VU struggles to score in road loss


FAYETTEVILLE, Ark. (AP) — Arkansas’ Marshawn Powell stayed up until 6:30 a.m. the day after his scoreless effort in a loss Wednesday at Texas A&M, watching old games and noticing his tendency to play well after starting quickly.

Powell put his studies to good use on Saturday, scoring 17 points as the Razorbacks pulled away for a 56-33 win over Vanderbilt.

The junior scored the first eight points for Arkansas (10-5, 1-1 Southeastern Conference), which bounced back from a season-worst 51-point effort in the 18-point loss to the Aggies. Powell also added 6 rebounds and 6 steals to help ease the sting of Wednesday’s disappointment.

“It felt real, real good. I’ve just got to stay out of foul trouble,” Powell said. “If I stay out of foul trouble and attack the basket hard and keep a positive attitude, then the sky’s the limit for us and we’ll get Ws like this.”

While Powell regained his scoring touch on Saturday, the Commodores (6-8, 0-2) narrowly avoided setting the school mark for scoring futility.

Sheldon Jeter had 8 points to lead Vanderbilt, which matched its season low for points and committed a season-worst 26 turnovers, leading to 23 points for the Razorbacks.

“Well, there’s not a lot to say,” Vanderbilt coach Kevin Stallings said. “We got our tails whipped, and I was real disappointed in our play in just about every way.”

The Commodores started slowly, hitting one of their first 13 shots, and never fully recovered. They were 3 of 15 from the field in the first half and trailed 21-11 at halftime — after closing with a relative offensive furry (5 points) in the closing minute and a half.

Vanderbilt finished 10 of 40 (25 percent) from the field, including a 2 of 15 effort from the 3-point line, and has now lost four of its last five games. The Commodores, who entered the game next-to-last in the SEC in scoring at 59.5 points per game, also scored 33 points in a loss to Marist earlier this season.

The school record for fewest points is 31 — set in a 33-31 loss to Mississippi State in 1982.
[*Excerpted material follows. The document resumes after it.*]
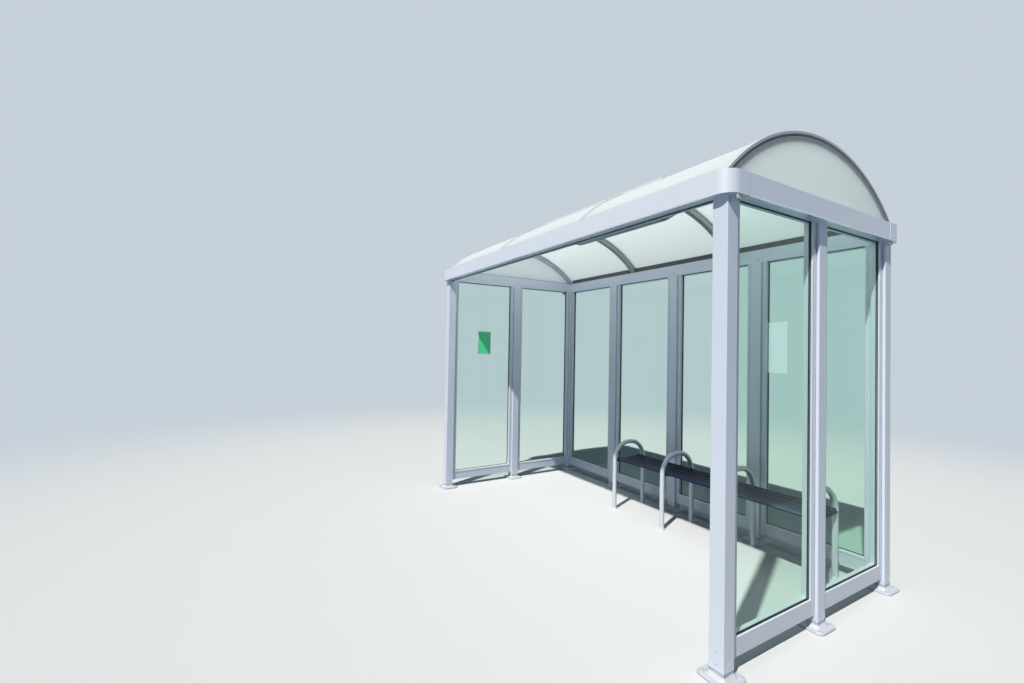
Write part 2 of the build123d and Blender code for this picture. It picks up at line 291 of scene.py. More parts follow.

“I feel like I’ve seen a lot of first halves like that this year,” Stallings said. “With our team, we’ve struggled to score all season long.”

Powell, meanwhile, had no such offensive problems after being held scoreless for only the second time in his career earlier in the week against the Aggies. The junior hit all six of his first-half shots and finished 8 of 9 from the field.

“His versatility is big to our basketball team because he can score, and he can put it on the floor,” Arkansas coach Mike Anderson said. “Our guys did a good job of finding him early on.

“It’s good to see him to show up and play like he’s capable of playing.”

BJ Young, after playing on eight minutes in the first half with foul trouble, picked up where Powell left off in the second half — scoring 12 of his 14 points for the game in the opening minutes of the half. The sophomore scored the Razorbacks’ first 12 points of the second half, putting Arkansas up 33-17 after dunk on the fast break.

Young’s scoring barrage helped ignite a 14-0 run for the Razorbacks, who led by as many as 27 points in the second half. Powell added a 3-pointer and layup following a steal during the run, which Ky Madden capped with a drive to put Arkansas up 43-17.

The Razorbacks were 9 of 10 from the free throw line following Wednesday’s 4 of 15 effort against Texas A&M. Arkansas, led by Powell, had 14 steals as a team.

Vanderbilt’s point total was the lowest by any SEC opponent against Arkansas since the school joined the league in 1992. The previous low was 42 by Auburn in 1997.

“For our Razorbacks team, I thought it was a good bounce-back game,” Anderson said. “I thought our guys played with a lot of energy, a lot of focus, and just defensively engaged.

“To me, that’s Arkansas basketball, just stifling and not letting Vanderbilt get very comfortable.”